The third novella, ``The Two Numantias,'' is set in the 2nd century BC. For more than a century, Rome and Carthage have been at war, and the backward, formerly isolated peninsula of Spain has become one of the main battlegrounds. Even after defeating Carthage, the Romans are still ``bogged down'' in Spain, fighting guerrillas and refusing to withdraw out of stubborn pride. It falls to Scipio Aemilianus, adoptive grandson of the general who defeated Hannibal, to quell the Spanish rebellion by crushing the defiant city of Numantia.

In Roman eyes, the Spaniards are a savage lot, who need to be led, like it or not, toward Roman civilization. In the eyes of the Greek humanist and historian Polybius, Scipio's friend and mentor, it's the Romans who are in need of Greek civilization. Young Scipio is a divided man, eager to embrace the spiritual legacy of Greek culture but determined to carry on the Roman tradition of military conquest. He dreams of founding a great school, but his fame comes from his merciless destruction of a city.

In some ways, the most interesting of the five novellas, ``The Two Numantias,'' concludes with a voice admonishing the hero to listen beyond the clamor of fame to the celestial music of the spheres. Individual renown is nothing, it declares, the individual's ability to feel, think, create, remember, use language, and exercise self control are what link him to his creator.

It's a long way from Numantia to Acapulco in the 1990s, the setting of the fourth novella, ``Apollo and the Whores,'' but once again, themes reverberate.

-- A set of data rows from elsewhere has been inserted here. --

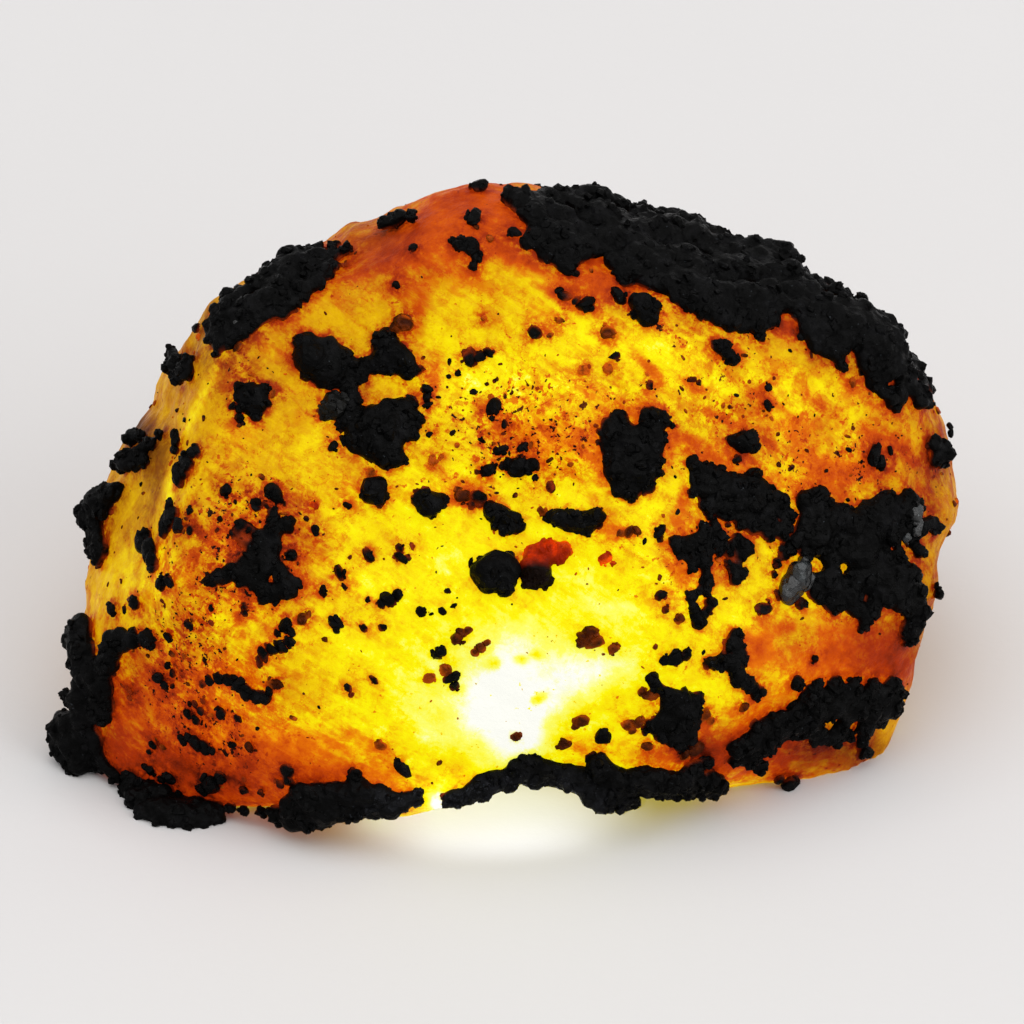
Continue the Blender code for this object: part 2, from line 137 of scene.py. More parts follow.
# Lumps of each crust on the front, in drawing units: (right, down, radius).
DRAWN_LUMPS = {
    "top_crust": (
        (513, 202, 11), (521, 206, 14), (534, 206, 11), (546, 203, 12), (559, 203, 12),
        (572, 202, 12), (591, 196, 12), (604, 200, 11), (530, 218, 14), (534, 239, 11),
        (527, 246, 7), (553, 222, 18), (559, 243, 17), (546, 255, 11), (566, 264, 12),
        (569, 274, 7), (578, 252, 14), (585, 218, 20), (604, 222, 18), (598, 249, 15),
        (617, 222, 11), (630, 228, 11), (623, 243, 20), (614, 264, 11), (636, 262, 18),
        (630, 280, 10), (646, 225, 10), (658, 224, 11), (681, 222, 10), (690, 228, 9),
        (652, 238, 18), (674, 238, 18), (694, 242, 16), (655, 263, 18), (681, 266, 18),
        (652, 285, 9), (668, 288, 12), (687, 289, 14), (700, 306, 7), (642, 313, 15), (633, 304, 8),
        (651, 310, 7), (646, 320, 7), (704, 237, 6), (717, 251, 8), (736, 246, 8), (752, 246, 9),
        (768, 250, 10), (784, 251, 10), (794, 259, 8), (781, 264, 12), (762, 262, 14),
        (736, 260, 14), (717, 262, 12), (698, 276, 18), (704, 294, 15), (720, 276, 18),
        (723, 302, 15), (742, 277, 18), (746, 302, 18), (736, 319, 12), (752, 325, 12),
        (757, 338, 6), (768, 277, 16), (768, 302, 18), (768, 322, 9), (787, 279, 16),
        (790, 299, 17), (806, 297, 14), (800, 313, 12), (803, 333, 10), (813, 345, 10),
        (803, 283, 8), (813, 283, 6), (819, 291, 8), (835, 291, 7), (845, 297, 6), (858, 301, 7),
        (864, 311, 8), (875, 318, 8), (887, 323, 8), (896, 333, 8), (819, 309, 16), (819, 327, 15),
        (832, 352, 12), (838, 309, 14), (845, 330, 18), (838, 367, 7), (858, 316, 14),
        (864, 340, 18), (861, 364, 11), (870, 383, 8), (874, 329, 13), (880, 347, 15),
        (883, 371, 12), (891, 339, 11), (899, 350, 8), (896, 366, 12), (903, 361, 8), (902, 384, 7),
        (909, 374, 7), (917, 391, 8), (927, 403, 6), (918, 400, 11), (909, 388, 8), (891, 398, 13),
        (880, 394, 6), (712, 316, 12), (725, 322, 11), (703, 304, 11), (690, 300, 8), (738, 328, 8),
        (575, 235, 12), (590, 235, 12), (545, 232, 12), (560, 230, 10), (612, 234, 12),
        (727, 256, 9), (710, 250, 8), (742, 254, 8), (633, 222, 9), (622, 219, 7), (618, 273, 9),
        (622, 284, 6), (668, 250, 12), (664, 275, 12), (641, 276, 12), (638, 276, 9), (648, 284, 9),
        (658, 290, 9), (621, 208, 7), (701, 252, 8), (764, 282, 9), (676, 300, 9), (690, 308, 9),
        (700, 314, 8), (632, 212, 7), (641, 215, 7), (716, 243, 7), (725, 243, 7), (733, 245, 7),
        (672, 222, 8),
    ),
    "left_shoulder_crust": (
        (348, 251, 6), (336, 250, 7), (320, 252, 8), (336, 258, 8), (346, 266, 3), (304, 257, 9),
        (317, 263, 13), (330, 266, 7), (291, 261, 12), (298, 273, 16), (314, 278, 11),
        (278, 274, 11), (285, 289, 15), (269, 281, 9), (259, 290, 12), (272, 304, 15),
        (288, 304, 10), (246, 297, 10), (232, 300, 9), (253, 314, 15), (234, 312, 13),
        (223, 315, 9), (215, 328, 8), (227, 330, 12), (246, 333, 9), (215, 341, 7), (224, 346, 8),
        (219, 356, 4), (237, 340, 7), (326, 276, 11), (318, 286, 9), (304, 294, 11), (296, 306, 9),
        (284, 312, 10), (268, 319, 9), (255, 327, 8), (334, 270, 7), (241, 339, 6), (234, 347, 5),
    ),
    "left_brow_grain": ((179, 366, 13), (189, 372, 9), (174, 353, 7), (191, 361, 6), (181, 379, 7)),
    "top_left_grain": ((399, 223, 10), (386, 226, 7), (412, 219, 6)),
    "left_rim_grain": (
        (130, 461, 11), (122, 465, 8), (138, 464, 7), (143, 452, 7), (152, 443, 7), (162, 434, 5),
        (134, 438, 8), (144, 436, 6), (146, 461, 6),
    ),
    "left_rim_crust": (
        (110, 495, 11), (99, 500, 13), (118, 492, 9), (90, 512, 13), (96, 524, 12), (84, 518, 8),
        (106, 508, 10), (94, 540, 9), (102, 541, 9), (103, 551, 9), (94, 552, 7), (100, 560, 6),
    ),
    "lower_left_crust": (
        (82, 630, 16), (75, 641, 10), (88, 648, 17), (82, 663, 11), (88, 674, 13), (98, 664, 8),
        (117, 642, 12), (126, 638, 11), (136, 638, 9), (149, 636, 8), (154, 644, 5), (112, 658, 12),
        (110, 670, 9), (104, 683, 13), (104, 696, 12), (78, 697, 8), (82, 699, 14), (67, 694, 6),
        (60, 728, 11), (55, 738, 7), (72, 722, 16), (88, 718, 15), (101, 709, 10), (109, 702, 9),
        (107, 716, 8), (63, 748, 13), (78, 744, 17), (94, 738, 13), (78, 764, 13), (91, 760, 12),
        (101, 757, 8), (107, 766, 7), (117, 776, 7),
    ),
    "base_left_crust": (
        (128, 788, 9), (146, 798, 12), (136, 798, 10), (158, 806, 13), (171, 810, 14),
        (168, 798, 10), (140, 784, 9), (153, 787, 9), (130, 777, 7), (166, 789, 8), (184, 800, 9),
        (200, 803, 9), (184, 811, 14), (197, 816, 11), (210, 811, 13), (219, 815, 8), (148, 811, 9),
        (160, 817, 8), (176, 820, 7), (190, 820, 8), (204, 820, 7), (156, 794, 7), (219, 805, 6),
        (232, 806, 5), (245, 808, 5), (264, 809, 6), (277, 810, 8), (283, 817, 7), (296, 816, 12),
        (296, 804, 13), (312, 806, 16), (315, 792, 16), (306, 792, 13), (312, 816, 13),
        (325, 817, 10), (328, 806, 15), (328, 786, 9), (341, 804, 13), (347, 792, 12),
        (354, 785, 8), (340, 792, 15), (356, 771, 7), (366, 789, 13), (382, 792, 13),
        (372, 804, 11), (391, 803, 12), (404, 797, 11), (416, 795, 8), (420, 789, 5), (346, 809, 9),
        (359, 809, 8),
    ),
    "base_right_crust": (
        (450, 795, 8), (458, 794, 9), (468, 791, 10), (484, 781, 12), (494, 773, 9), (481, 791, 7),
        (506, 777, 11), (519, 766, 12), (534, 757, 8), (526, 760, 9), (545, 763, 11),
        (532, 772, 11), (551, 772, 11), (564, 770, 12), (583, 772, 12), (570, 781, 9),
        (590, 790, 12), (606, 791, 13), (602, 799, 11), (622, 794, 13), (628, 800, 9),
        (596, 757, 9), (602, 766, 12), (622, 776, 14), (641, 773, 12), (654, 776, 12),
        (647, 785, 10), (666, 778, 12), (680, 780, 12), (694, 778, 12), (706, 776, 12),
        (716, 780, 9), (722, 786, 6), (691, 766, 10), (704, 760, 7), (660, 789, 9), (686, 790, 8),
        (712, 790, 8), (674, 791, 7), (700, 788, 8),
    ),
    "right_crust": (
        (813, 497, 12), (800, 500, 9), (819, 509, 13), (806, 519, 13), (829, 522, 11),
        (813, 537, 15), (848, 522, 14), (838, 512, 8), (864, 512, 12), (883, 500, 11),
        (906, 499, 11), (915, 506, 8), (896, 513, 14), (877, 526, 15), (928, 522, 8), (934, 528, 7),
        (915, 528, 9), (910, 542, 6), (918, 552, 7), (819, 550, 8), (826, 579, 13), (819, 597, 8),
        (832, 607, 8), (845, 592, 13), (838, 550, 12), (858, 552, 17), (864, 577, 15),
        (883, 577, 14), (906, 579, 13), (914, 592, 10), (917, 609, 10), (905, 607, 10),
        (913, 625, 9), (904, 628, 9), (906, 640, 6), (896, 597, 12), (877, 597, 12), (864, 612, 11),
        (861, 626, 6), (851, 607, 9), (912, 638, 6), (800, 531, 9), (790, 541, 9), (783, 551, 8),
        (848, 537, 12), (828, 562, 8), (871, 562, 10), (888, 534, 11), (899, 528, 10),
        (895, 556, 9), (880, 558, 9), (892, 568, 9), (905, 570, 8), (850, 573, 8), (836, 537, 7),
        (809, 578, 8), (813, 590, 9), (803, 555, 7), (774, 562, 5), (776, 594, 5), (798, 602, 6),
        (771, 574, 4),
    ),
    "mid_right_crust": (
        (690, 464, 7), (703, 470, 9), (714, 478, 12), (702, 488, 12), (728, 487, 13),
        (716, 496, 12), (704, 503, 9), (743, 488, 14), (733, 503, 12), (748, 503, 13),
        (762, 495, 12), (765, 511, 9), (776, 502, 10), (784, 516, 8), (782, 527, 7), (768, 524, 7),
        (754, 517, 9), (719, 512, 7), (750, 477, 8), (693, 480, 7), (690, 493, 5), (706, 511, 7),
        (723, 515, 7), (738, 521, 8), (752, 527, 8), (766, 532, 8), (780, 533, 7),
    ),
    "mid_right_branch": (
        (678, 546, 10), (688, 556, 7), (704, 552, 7), (703, 566, 7), (704, 580, 7), (705, 590, 5),
        (716, 536, 8), (702, 540, 6), (726, 549, 6), (742, 546, 9), (734, 541, 7), (733, 574, 9),
        (726, 563, 5), (688, 595, 6), (691, 608, 6), (696, 620, 8), (703, 611, 6), (708, 601, 6),
        (696, 590, 4), (690, 541, 9), (697, 552, 9), (709, 545, 7), (716, 549, 6), (738, 555, 6),
        (689, 567, 5), (701, 528, 6), (711, 523, 6),
    ),
    "lower_right_crust": (
        (794, 681, 8), (813, 686, 9), (832, 684, 9), (851, 684, 9), (870, 684, 9), (890, 684, 9),
        (898, 693, 7), (889, 704, 12), (870, 707, 13), (851, 706, 13), (832, 706, 13),
        (813, 706, 12), (795, 708, 10), (781, 717, 10), (768, 719, 9), (756, 726, 9),
        (762, 738, 11), (744, 741, 10), (735, 746, 9), (735, 757, 7), (749, 757, 9), (758, 765, 7),
        (774, 730, 9), (813, 727, 9), (838, 726, 9), (862, 724, 10), (877, 717, 10), (861, 740, 7),
        (864, 752, 7), (813, 740, 6), (822, 696, 10), (844, 695, 10), (862, 695, 10),
        (880, 694, 10), (804, 697, 9), (766, 750, 6), (826, 738, 6), (786, 728, 10), (793, 719, 11),
        (776, 739, 6), (768, 745, 7), (753, 745, 10), (806, 723, 10), (799, 732, 7), (846, 734, 7),
        (820, 736, 8), (833, 738, 8),
    ),
    "lower_mid_crust": (
        (650, 675, 6), (655, 684, 7), (668, 692, 8), (682, 696, 9), (695, 697, 8), (678, 709, 11),
        (660, 718, 9), (672, 722, 12), (688, 718, 10), (672, 737, 9), (661, 730, 9), (685, 733, 9),
        (650, 722, 6), (664, 702, 8), (644, 727, 5), (693, 708, 8), (680, 744, 6),
    ),
    "lower_mid_branch": (
        (733, 633, 7), (727, 642, 8), (736, 645, 7), (708, 661, 8), (720, 660, 8), (732, 662, 10),
        (736, 675, 9), (746, 682, 8), (755, 689, 7), (754, 695, 5), (740, 655, 6),
    ),
    "centre_crust": (
        (617, 421, 9), (607, 432, 11), (622, 436, 12), (649, 420, 11), (644, 438, 12),
        (628, 454, 14), (610, 463, 10), (618, 474, 15), (638, 470, 15), (653, 458, 9),
        (619, 489, 9), (629, 494, 7), (644, 485, 9), (659, 420, 8), (669, 426, 4), (656, 441, 9),
        (651, 471, 8), (605, 446, 8),
    ),
    "upper_left_crust": (
        (317, 359, 18), (310, 347, 11), (328, 351, 12), (344, 357, 10), (333, 371, 16),
        (317, 373, 11), (345, 377, 11), (304, 362, 8), (357, 368, 9), (368, 367, 8), (381, 368, 9),
        (388, 341, 11), (381, 348, 8), (397, 353, 12), (404, 364, 11), (411, 373, 8),
        (387, 360, 11), (394, 370, 8), (420, 372, 5), (376, 420, 12), (390, 414, 12),
        (402, 413, 13), (417, 421, 8), (372, 434, 17), (390, 431, 16), (406, 431, 9),
        (360, 443, 10), (347, 441, 5), (382, 453, 14), (397, 457, 10), (388, 466, 5), (405, 461, 5),
        (413, 437, 7), (335, 382, 10), (350, 385, 9), (323, 380, 9), (364, 379, 7), (412, 405, 7),
        (352, 411, 9), (358, 403, 7), (346, 424, 8), (356, 427, 9), (354, 392, 7),
    ),
    "grey_crystal": ((337, 408, 13), (329, 413, 9), (347, 404, 8)),
    "left_face_crust": (
        (277, 493, 9), (282, 499, 5), (261, 504, 6), (277, 512, 5), (290, 525, 9), (280, 528, 8),
        (245, 525, 6), (238, 533, 5), (252, 528, 6), (262, 535, 6), (272, 529, 5), (293, 554, 5),
        (277, 546, 8), (264, 549, 11), (251, 560, 8), (264, 566, 12), (277, 560, 9), (238, 570, 9),
        (226, 576, 8), (214, 579, 7), (245, 578, 8), (261, 581, 10), (270, 592, 9), (278, 598, 5),
        (290, 586, 10), (299, 582, 6), (286, 575, 8), (246, 541, 5), (272, 519, 4),
    ),
    "left_grain": ((256, 399, 14), (246, 391, 8), (268, 391, 6), (247, 407, 7), (259, 415, 7),
                   (266, 404, 8)),
    "upper_grain": ((460, 247, 7), (453, 245, 4), (471, 250, 8), (478, 258, 6), (474, 270, 5)),
    "right_upper_grain": ((721, 353, 9), (714, 347, 6), (729, 360, 7)),
    "right_mid_grain": ((740, 443, 12), (729, 441, 6), (751, 448, 6)),
    "right_rim_grain": ((940, 452, 10), (931, 444, 8), (934, 461, 6), (942, 463, 6)),
    "centre_left_grain": ((377, 490, 13), (369, 494, 7), (383, 499, 8)),
    "centre_grain": ((430, 502, 13), (418, 500, 6), (442, 501, 7), (418, 491, 3), (433, 512, 6)),
    "centre_pair_grain": ((493, 510, 9), (501, 517, 12), (513, 523, 10), (506, 530, 6)),
    "centre_long_grain": ((549, 516, 6), (561, 518, 11), (577, 522, 12), (593, 519, 11),
                          (586, 532, 5), (597, 510, 4)),
    "centre_low_grain": ((496, 571, 21), (484, 566, 9), (507, 562, 9), (505, 584, 10),
                         (486, 582, 8)),
    "red_grain": ((530, 553, 8), (546, 549, 12), (562, 549, 8), (558, 557, 7), (534, 570, 14),
                  (543, 580, 8), (530, 580, 8)),
}
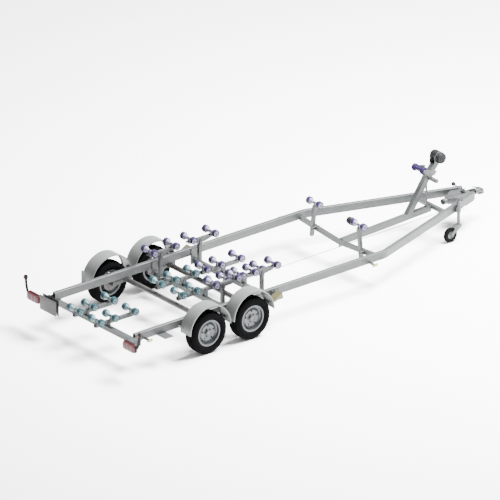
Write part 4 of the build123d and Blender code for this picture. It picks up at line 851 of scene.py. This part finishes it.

Vince Valera, a handsome ``black Irishman'' (quite possibly a descendent of the Celtiberians defeated in Numantia) is a Hollywood film star vacationing in the resort town. He invites several local girls on his chartered boat, where they take part in an orgy that inadvertently finishes him off.

Viewing them - and continuing to narrate his own story - from the perspective of death, Valera is able to see them as individuals and to meditate on the contrast between two worlds: his own overprotected life of individual fame and glory, and the Mexican world of suffering, undifferentiated, and unprotected humanity.

The final novella, ``The Two Americas'' (which is also the name of the boat chartered by Valera in the previous story), imagines a Columbus who decides not to reveal the secret of a New World to those who would despoil it. This Columbus is a Sephardic Jew, whose family was forced to flee Spain. He has also witnessed the cruelties of the slave trade. In the New World, he finds a living example of the fabled Golden Age, an unfallen Eden he is determined to preserve.

The Indians, luckily, believe him to be the legendary white-bearded god sent to check up on how well they have fulfilled their task of caring for the earth. But Columbus cannot save ``paradise'' forever: At the story's close, a Japanese conglomerate is planning to turn the place into a tourist resort - a parody of paradise.

The many visible and hidden leitmotifs - parallels, contrasts, foreshadings, and aftereffects - that interlink these five novellas would furnish enough material for several scholarly monographs: Mirrors, masks, and the notion of a double all play a recurrent role. There are meditations on the role of language, which, unlike military power, grows by absorbing, not destroying, alien influences.

All five novellas address the contrast between the round, fertile ``earth,'' enduring the bounteous, and the human-imposed ``world'' that threatens to despoil it. And each novella contains an orange tree, a kind of tree of life brought from the Orient to Arabia to Rome to Spain, flourishing still more brightly transplanted in the New World.

Amid chronicles of inhumanity and exploitation, the orange tree symbolizes the promise of the earth's renewal, the hope for a more respectful relationship between mankind and nature, and the omnipresent possibility of cultural intersections that will result in fruitful cross-pollination instead of of crass destruction.